What I really wanted to do was to visit the Villa Tiberio, the hilltop home of the second Roman emperor, Tiberius, to which he had largely withdrawn for the last years of his rule. It had been, for all intents and purposes, the capital of the Empire, and it was there that Tiberius—Caesar during the Crucifixion—had died and his insane successor Caligula had seized his signet.

I wasn’t able to convince anyone to go with me to the Villa. The misty rain and my vague directions didn’t help, but the previous day had been sunny and everyone had opted for more lounging around the pool, more sipping beer, rather than what might have been their only chance to see some of the most important ruins in the world.
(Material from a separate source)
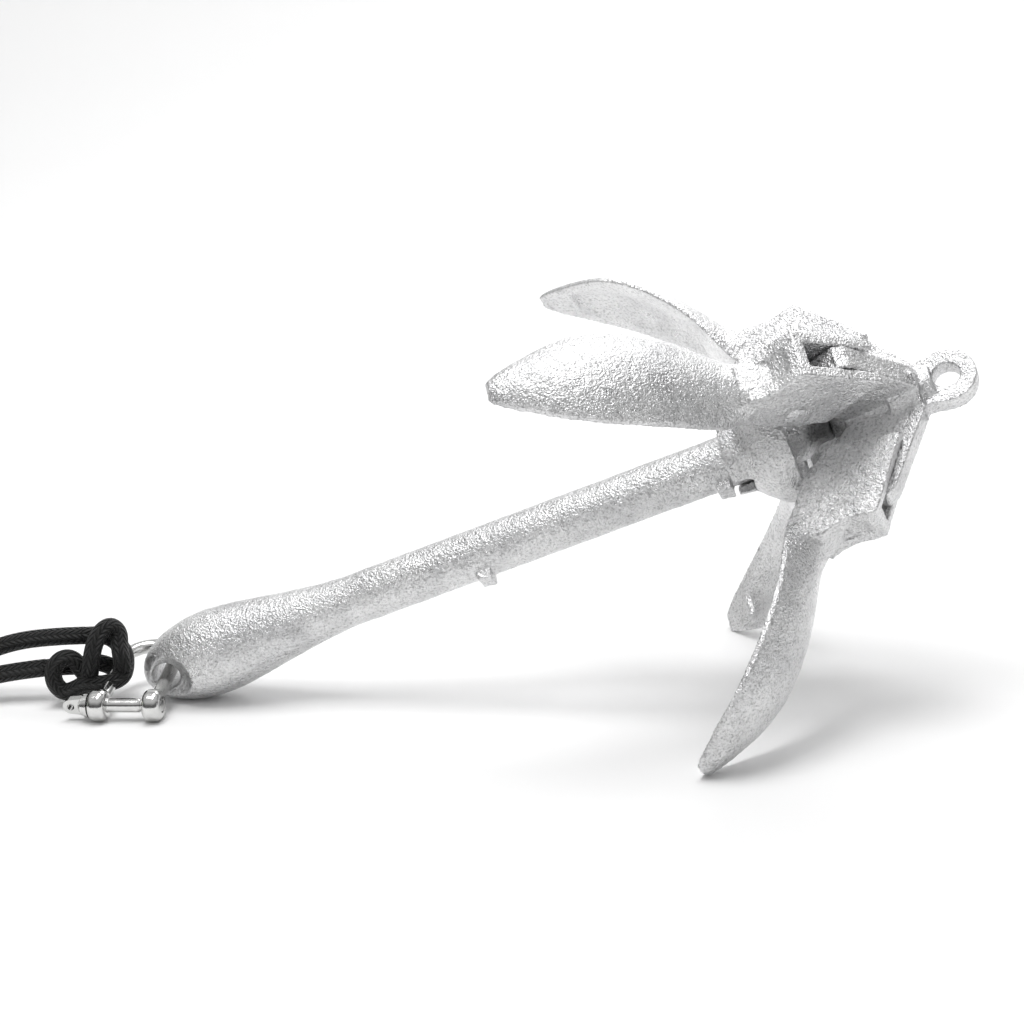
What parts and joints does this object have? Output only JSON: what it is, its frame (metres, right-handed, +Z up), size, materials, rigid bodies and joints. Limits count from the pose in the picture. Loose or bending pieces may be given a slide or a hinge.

So I set off by myself, in the rain, with only a guidebook, my camera, and a rain poncho. The bus ride from our villa in Anacapri to the main settlement wasn’t for the faint of heart in the best weather, verging as it did on sheer seaside cliff above azure waters, and the slick roads made me edge toward the inner side of the tiny Italian bus ever more sharply. Deposited quayside in the village of Capri, I hiked the remainder of the way—perhaps a mile—in the rain.

In time, despite my efforts to get lost, the ruins emerged from the mist. They were red brick, capped with mortar of much later manufacture to keep their decay at a minimum, almost disappointing in how much the buildings of two thousand years ago resembled the buildings of today. Some archways still stood, and I sheltered in them from the rain with a slight tingle on my spine. Those same archways had been trod by Tiberius and Caligula, the former a tortured man who had nevertheless ensured his empire would last for 1500 years, the latter the sort of insane despot who would ensure it lasted no longer.

As I climbed the hill on which the villa was situated, I eventually made it above the rain clouds that had concentrated in the lowlands. Capri is vaguely saddle-shaped, and I emerged at the peak opposite the one where my group was staying, on a small hill. Like most small hills in Italy, and most Roman sites, it was topped by a small church, locked tight.

At that church, I met a fellow hiker—the only living human I saw all afternoon. I never did get his name, but he was an American, like me. He had worked as a software engineer back in the States, only to be let go after the worldwide economic downturn that followed the dot-com bubble burst and 9/11. They’d given him six months’ pay as severance, and he had decided to use it to see the world. he couldn’t be sure what the future would bring, but he wanted to be sure he had the experiences he could in the meantime.

I often think about our chat there, surrounded by two thousand years of history. I’ve had many opportunities to go abroad since, and I have tried to seize upon each of them regardless of the cost in time and treasure. Because as I look at my life as it has been since then—stultifying, sedentary, single—it is always instructive to remember the gentleman who set out in circumstances so unsettled I could barely conceive of them to experience what he could.

I’m not so foolish that I can claim that the encounter changed my life. I’m still cautious, conservative, a creature of habit, a confirmed homebody, single as Lonesome George. But there’s lesson and metaphor in the encounter nonetheless, I think. I disdained my fellow travelers for remaining poolside with their beers when there was a world to explore, yet the traveler I met showed me that more often than not I am seated by my own pool with my own beer, rejecting the fantastic in favor of the familiar.

And so the assorted travels since then—Vietnam, France, Qatar, and (if all goes well) Russia—have been my weak and sporadic attempts at going against my nature and living like the gentleman I met: like I had six months’ pay in my pocket and nothing to lose. If I leave this world unexpectedly, with my goals unmet, I will at least have had those few and paltry experiences, and the few soggy words I have thrown together.